Wie können Unternehmen und Selbstständige zu wirtschaftlichen „Change Agents“ werden?

Sich auf sinnvolle Produkte und Dienstleistungen spezialisieren, mit neuen Geschäftsmodellen des Verkaufens von Nutzen statt Gütern experimentieren, mit guter Kundenbindung, einer konstruktiven Unternehmenskultur und stabilen Finanzplanung ohne permanentes Wachsen-Müssen gut bestehen können – all das zeigt vor, wie gemeinwohlorientiertes Unternehmertum möglich ist. Zugleich ist es wichtig, sich gerade als Unternehmer:in politisch für nachhaltige Strukturen einzusetzen, denn nachhaltiges Wirtschaften muss zur neuen Norm für alle werden.

Hans Holzinger ist Wirtschafts- und Sozialgeograph.
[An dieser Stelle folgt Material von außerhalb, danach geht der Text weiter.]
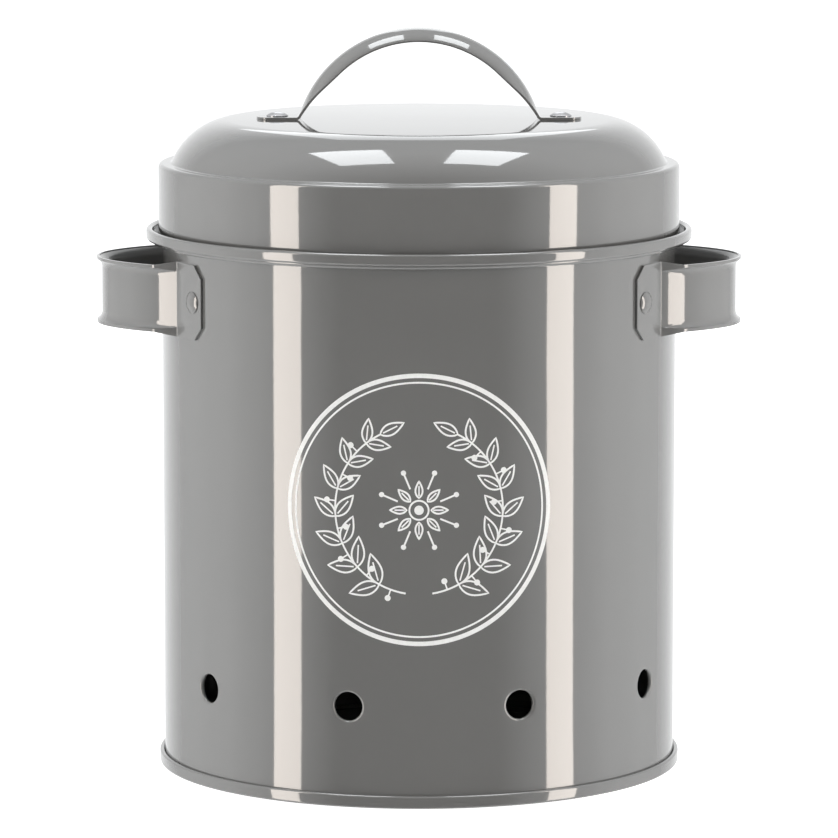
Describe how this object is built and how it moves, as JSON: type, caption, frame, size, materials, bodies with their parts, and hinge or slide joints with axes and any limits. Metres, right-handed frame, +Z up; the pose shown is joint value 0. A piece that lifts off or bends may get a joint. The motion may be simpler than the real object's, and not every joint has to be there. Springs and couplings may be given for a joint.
{
  "type": "vegetable storage tin",
  "caption": "Round painted steel storage tin with vent holes low in its wall, riveted side handles and a lift-off domed lid with an arched strap handle.",
  "frame": {"origin": "middle of the base, on the surface that the tin stands on", "axes": "+Z up along the tin's axis, front with the printed ring towards -Y, side handles on the X axis"},
  "size_m": [0.2512, 0.2124, 0.2877],
  "materials": {
    "grey_enamel": "gloss",
    "rivet_paint": "gloss",
    "rivet_steel": "polished",
    "white_print": "satin"
  },
  "bodies": {
    "tin": {"body_wall": "grey_enamel", "base_plate": "grey_enamel", "left_handle": "grey_enamel", "right_handle": "grey_enamel", "left_front_rivet": "rivet_paint", "left_back_rivet": "rivet_paint", "right_front_rivet": "rivet_paint", "right_back_rivet": "rivet_paint"},
    "lid": {"lid_shell": "grey_enamel", "lid_handle": "grey_enamel", "lid_left_rivet": "rivet_steel", "lid_right_rivet": "rivet_steel"}
  },
  "joints": [
    {"name": "lid_lift", "type": "slide", "parent": "tin", "child": "lid", "axis": [0, 0, 1], "range_m": [0, 0.12]}
  ]
}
Er war 30 Jahre lang als wissenschaftlicher Mitarbeiter der Robert-Jungk-Bibliothek für Zukunftsfragen in Salzburg tätig und arbeitet heute als freier Publizist und Speaker. Sein aktuelles Buch: Wirtschaftswende. Transformationsansätze und neue ökonomische Konzepte im Vergleich. oekom 2024.